Graphitic carbon nitride supported Ni-Co dual-atom catalysts beyond Ni 1 (Co 1 ) single-atom catalysts for hydrogen production: a density functional theory study.

Using density functional theory calculations we investigate the formation, structure and electronic properties of gh-C 3 N 4 -supported Ni-Co (Ni-Co/gh-C 3 N 4 ) dual-atom catalysts and Ni 1 (Co 1 ) single-metal catalysts, as a paradigmatic example of single-atom versus few-atom catalysts.

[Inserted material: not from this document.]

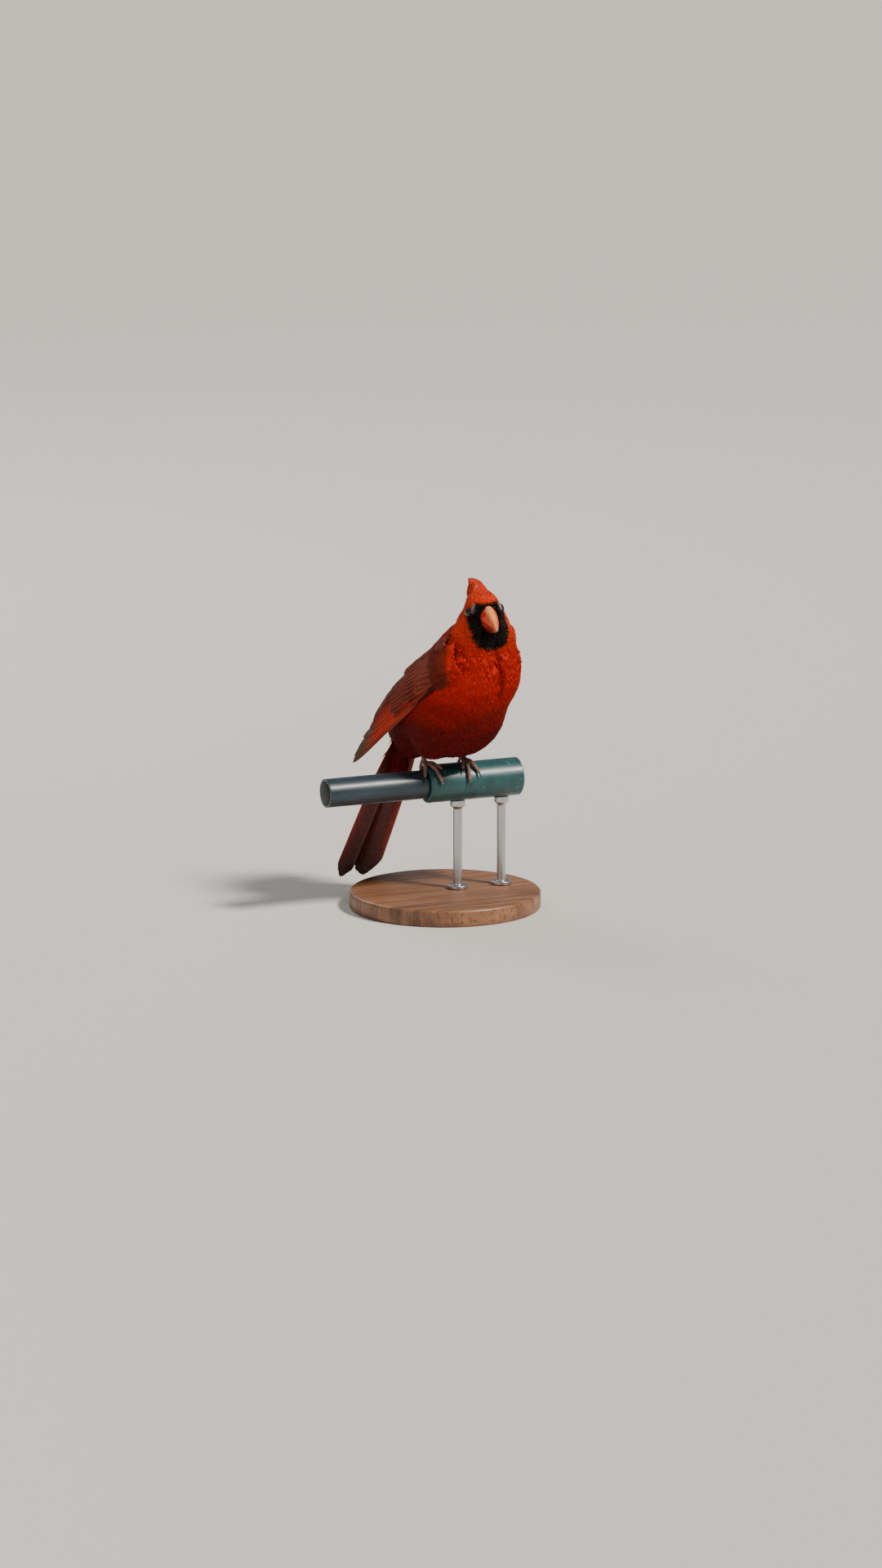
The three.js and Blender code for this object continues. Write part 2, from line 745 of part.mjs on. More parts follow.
function tarsus(foot) {
  const from = onPerch(foot.x, rad(foot.angle), PAD_R + 0.6);
  const up = V(...foot.lean, 16);
  const curve = new THREE.LineCurve3(from, from.clone().add(up));
  return solidOf(limb(curve, (t) => TARSUS_R * (1 + 0.15 * Math.cos(t * Math.PI)), 5, 8));
}

// Perch and stand
function turned(profile, segments) {
  return new THREE.LatheGeometry(profile.map(([r, z]) => new THREE.Vector2(r, z)), segments);
}

// A bar along X from a profile of radius and place.
function bar(profile, segments) {
  return solidOf(turned(profile, segments).rotateZ(-Math.PI / 2).translate(0, 0, PERCH_HEIGHT));
}

const PERCH_SIDES = 28;
const PLUG_DEPTH = 2;
function perchTube() {
  const end = SLEEVE_LEFT - GAP;
  const mouth = [
    [0, PERCH_LEFT + PLUG_DEPTH],
    [PLUG_R + GAP, PERCH_LEFT + PLUG_DEPTH],
    [PLUG_R + GAP, PERCH_LEFT],
    [TUBE_R - 0.4, PERCH_LEFT],
    [TUBE_R, PERCH_LEFT + 0.4],
  ];
  return bar([...mouth, [TUBE_R, end], [0, end]], PERCH_SIDES);
}

function perchSleeve() {
  const rim = [
    [0, SLEEVE_LEFT],
    [SLEEVE_R - 1, SLEEVE_LEFT],
    [SLEEVE_R, SLEEVE_LEFT + 1],
  ];
  const mouth = [
    [SLEEVE_R, PERCH_RIGHT - 0.6],
    [SLEEVE_R - 0.6, PERCH_RIGHT],
    [SLEEVE_PLUG_R + GAP, PERCH_RIGHT],
    [SLEEVE_PLUG_R + GAP, PERCH_RIGHT - PLUG_DEPTH],
    [0, PERCH_RIGHT - PLUG_DEPTH],
  ];
  return bar([...rim, ...mouth], PERCH_SIDES);
}

// A low domed plug in a cut end, which faces along the sign of towards.
function endPlug(x, radius, towards) {
  const flat = x - towards * (PLUG_DEPTH - GAP);
  const steps = 2;
  const dome = Array.from({ length: steps + 1 }, (_, i) => {
    const a = (Math.PI / 2) * (i / steps);
    return [radius * Math.cos(a), x + towards * PLUG_DOME * Math.sin(a)];
  });
  dome[steps][0] = 0;
  return bar([[0, flat], [radius, flat], ...dome], PERCH_SIDES);
}

function standRod(x, sleeveCut) {
  const bottom = BASE_H + GAP;
  const top = PERCH_HEIGHT - 2;
  const shoulder = PERCH_HEIGHT - SLEEVE_R - SADDLE_H;
  const flange = [
    [0, bottom],
    [FLANGE_R, bottom],
    [FLANGE_R, bottom + FLANGE_H - 0.6],
    [FLANGE_R - 0.6, bottom + FLANGE_H],
    [ROD_R, bottom + FLANGE_H],
  ];
  const saddle = [
    [ROD_R, shoulder],
    [SADDLE_R, shoulder + 1.8],
    [SADDLE_R, top],
    [0, top],
  ];
  const g = turned([...flange, ...saddle], 16);
  return solidOf(g.rotateX(Math.PI / 2).translate(x, 0, 0)).subtract(sleeveCut);
}

function standBase() {
  const edge = 2;
  const round = Array.from({ length: edge + 1 }, (_, i) => {
    const a = (Math.PI / 2) * (i / edge);
    return [BASE_R - BASE_EDGE + BASE_EDGE * Math.cos(a), BASE_H - BASE_EDGE + BASE_EDGE * Math.sin(a)];
  });
  return solidOf(turned([[0, 0], [BASE_R - 0.8, 0], [BASE_R, 0.8], ...round, [0, BASE_H]], 48).rotateX(Math.PI / 2));
}

// Colours
const finish = (color, roughness, metalness = 0) =>
  new THREE.MeshStandardMaterial({ color, roughness, metalness });
const FINISH = {
  plumage: finish(0xc9230a, 0.85),
  quills: finish(0x8a1f12, 0.7),
  bill: finish(0xd9663a, 0.45),
  eye: finish(0x120a08, 0.08),
  skin: finish(0x8f6256, 0.7),
  claw: finish(0x2b211f, 0.4),
  tube: finish(0x1d2c33, 0.4),
  sleeve: finish(0x1f4b4e, 0.45),
  plug: finish(0x15171a, 0.6),
  wood: finish(0x6b4630, 0.6),
  steel: finish(0xa9abad, 0.3, 1),
};

// Assembly
const group = new THREE.Group();
const bird = new THREE.Group();
bird.applyMatrix4(BIRD);
group.add(bird);
const add = (parent, name, solid, material) => {
  const mesh = new THREE.Mesh(geometryOf(solid), material);
  mesh.name = name;
  parent.add(mesh);
};

const RINGS = 30;
const SIDES = 26;
const body = bodySolid(0, RINGS, SIDES);
const bodyCut = bodySolid(GAP, RINGS, SIDES);
const [lower, head] = parted(body, spineSlab(HEAD_CUT), spineFrame(HEAD_CUT).along);
const [torso, neck] = parted(lower, spineSlab(NECK_CUT), spineFrame(NECK_CUT).along);

const SIDE = { left: 1, right: -1 };
const sockets = joined([eyeball(1, GAP), eyeball(-1, GAP)]);
const crestedHead = joined([head, lids(1), lids(-1), crestWedge(), ...crestFeathers()]).subtract(sockets);
add(bird, "head", crestedHead, FINISH.plumage);
add(bird, "neck", neck, FINISH.plumage);
add(bird, "torso", torso, FINISH.plumage);
for (const [name, side] of Object.entries(SIDE)) add(bird, `eye_${name}`, eyeball(side, 0), FINISH.eye);

const headGrown = joined([bodyCut, ...[1, -1].map(lids)]);
const upper = billHalf(BILL_LENGTH, upperHalfWidth, ridgeAt, (u) => mouthAt(u) + GAP / 2);
const underMouth = (u) => mouthAt((u * LOWER_BILL_LENGTH) / BILL_LENGTH) - GAP / 2;
const lowerBill = billHalf(LOWER_BILL_LENGTH, lowerHalfWidth, keelAt, underMouth);
add(bird, "bill_upper", upper.subtract(headGrown).subtract(joined([nostril(1), nostril(-1)])), FINISH.bill);
add(bird, "bill_lower", lowerBill.subtract(headGrown), FINISH.bill);

for (const [name, side] of Object.entries(SIDE)) {
  const wing = joined([wingCore(side), ...wingFeathers(side)]).subtract(bodyCut);
  add(bird, `wing_${name}`, wing, FINISH.quills);
}
const tail = joined([tailRoot(), ...tailFeathers(), ...tailCoverts()]).subtract(bodyCut);
add(bird, "tail", tail, FINISH.quills);

const worldCut = solidOf(geometryOf(bodyCut).applyMatrix4(BIRD));
for (const [name, foot] of Object.entries(FEET)) {
  const toes = foot.toes.map((spec) => toe(foot, spec));
  add(group, `leg_${name}`, tarsus(foot).subtract(padCut(foot)).subtract(worldCut), FINISH.skin);
  add(group, `foot_${name}`, joined([pad(foot), ...toes]).subtract(worldCut), FINISH.skin);
  foot.toes.forEach((spec, i) => {
    add(group, `claw_${name}_${i + 1}`, claw(foot, spec).subtract(toes[i]), FINISH.claw);
  });
}

const sleeveRoom = SLEEVE_R + GAP;
const sleeveCut = bar(
  [
    [0, SLEEVE_LEFT - 9],
    [sleeveRoom, SLEEVE_LEFT - 9],
    [sleeveRoom, PERCH_RIGHT + 9],
    [0, PERCH_RIGHT + 9],
  ],
  PERCH_SIDES,
);
add(group, "perch_tube", perchTube(), FINISH.tube);
add(group, "perch_sleeve", perchSleeve(), FINISH.sleeve);
add(group, "perch_plug_left", endPlug(PERCH_LEFT, PLUG_R, -1), FINISH.plug);
add(group, "perch_plug_right", endPlug(PERCH_RIGHT, SLEEVE_PLUG_R, 1), FINISH.plug);
add(group, "stand_base", standBase(), FINISH.wood);
ROD_X.forEach((x, i) => add(group, `stand_rod_${i + 1}`, standRod(x, sleeveCut), FINISH.steel));

export default group;
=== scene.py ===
"""The looks of a life-size male northern cardinal on its perch and display stand, for Blender 4.5.

The bird is worked out in millimetres in its own frame (X ahead, Y to its left, Z up, the perch axis
at its origin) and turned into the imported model's frame in metres at the end.
"""
import math

import bpy
import numpy as np
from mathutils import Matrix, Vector


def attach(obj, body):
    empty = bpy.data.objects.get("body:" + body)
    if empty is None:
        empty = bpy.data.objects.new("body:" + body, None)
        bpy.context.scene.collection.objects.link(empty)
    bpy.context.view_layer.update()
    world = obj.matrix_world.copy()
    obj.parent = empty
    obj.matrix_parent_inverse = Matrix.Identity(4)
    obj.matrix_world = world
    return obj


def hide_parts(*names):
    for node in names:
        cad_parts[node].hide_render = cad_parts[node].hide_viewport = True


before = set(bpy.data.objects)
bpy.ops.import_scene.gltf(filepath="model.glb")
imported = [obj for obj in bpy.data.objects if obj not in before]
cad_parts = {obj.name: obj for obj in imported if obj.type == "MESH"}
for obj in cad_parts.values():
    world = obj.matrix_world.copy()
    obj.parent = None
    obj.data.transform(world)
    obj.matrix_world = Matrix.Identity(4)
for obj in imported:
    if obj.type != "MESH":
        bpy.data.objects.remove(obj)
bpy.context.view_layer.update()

# Camera: the photograph's framing and angle, on a perch seen slightly from above.
# The perch's middle is put at its own pixel by a small lens shift.
MM = 0.001
PERCH_HEIGHT = 74.0
PICTURE = (1080, 1920)
PIXELS_PER_MM = 2.1
PERCH_PIXEL = (545, 958)
VIEW_AZIMUTH = math.radians(-24)
VIEW_ELEVATION = math.radians(12)
VIEW_DISTANCE = 4.0
SENSOR = 36.0

focus = Vector((0, 0, PERCH_HEIGHT * MM))
away = Vector((math.sin(VIEW_AZIMUTH) * math.cos(VIEW_ELEVATION),
               -math.cos(VIEW_AZIMUTH) * math.cos(VIEW_ELEVATION), math.sin(VIEW_ELEVATION)))
lens = bpy.data.cameras.new("camera")
camera = bpy.data.objects.new("camera", lens)
bpy.context.scene.collection.objects.link(camera)
camera.location = focus + away * VIEW_DISTANCE
camera.rotation_euler = away.to_track_quat("Z", "Y").to_euler()
lens.sensor_width = SENSOR
lens.lens = SENSOR * VIEW_DISTANCE / (PICTURE[1] / PIXELS_PER_MM * MM)
lens.shift_x = (PICTURE[0] / 2 - PERCH_PIXEL[0]) / PICTURE[1]
lens.shift_y = (PERCH_PIXEL[1] - PICTURE[1] / 2) / PICTURE[1]
lens.clip_end = 30
bpy.context.scene.camera = camera


# Skin: the flesh and the close down of head, neck and trunk, one surface under all the feathers.
# It is a smooth blend of egg-shaped masses, measured by rays from a line through the body, and it
# has the same markings as the feathers that hide it, darkened: partly dusky down, partly painted
# shade under the coat.
def turn(axis, degrees):
    """The 3x3 matrix of a right-handed turn about the X (0), Y (1) or Z (2) axis."""
    c, s = math.cos(math.radians(degrees)), math.sin(math.radians(degrees))
    i, j = [(1, 2), (2, 0), (0, 1)][axis]
    m = np.eye(3)
    m[i, i] = m[j, j] = c
    m[i, j], m[j, i] = -s, s
    return m


BIRD_TURN = turn(2, -67)
HEAD_AT = np.array([31, 0.5, 105.5])
HEAD_TURN = turn(2, -32) @ turn(1, 4) @ turn(0, 5)


def from_head(points):
    """Points given in the head's frame, turned with the head and moved to its place on the bird."""
    return np.asarray(points, float) @ HEAD_TURN.T + HEAD_AT


def to_head(points):
    """Points given in the bird's frame, moved and turned back into the head's frame."""
    return (np.asarray(points, float) - HEAD_AT) @ HEAD_TURN


def to_world(points):
    """Points given in the bird's frame in millimetres, in the model's frame in metres."""
    return (np.asarray(points, float) @ BIRD_TURN.T + [0, 0, PERCH_HEIGHT]) * MM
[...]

An inverted mold assumption is proposed to identify the factors determining the number, shape and packing manner of metal atoms inside the pores of gh-C 3 N 4 . The area matching between virtual fragments and metal fillers and lattice inheritance from N coordination and metal aggregates allow for a stable Ni-Co/gh-C 3 N 4 , which would possess more active sites and a more complex structure-activity relation than single-atom doping. The hydrogen production behavior and catalytic activity of this catalyst are comprehensively discussed. Ni-Co/gh-C 3 N 4 exhibits higher hydrogen evolution activity than Ni 1 (Co 1 )/gh-C 3 N 4 at an appropriate H coverage, which is comparable to Pt under analogous conditions. This strategy, derived from the inverted mold assumption, is deemed to be a simple and easy-to-operate method for designing and building metal aggregates confined inside the pores of two-dimensional materials and in the cavities of nanoparticles for few-atom catalysts.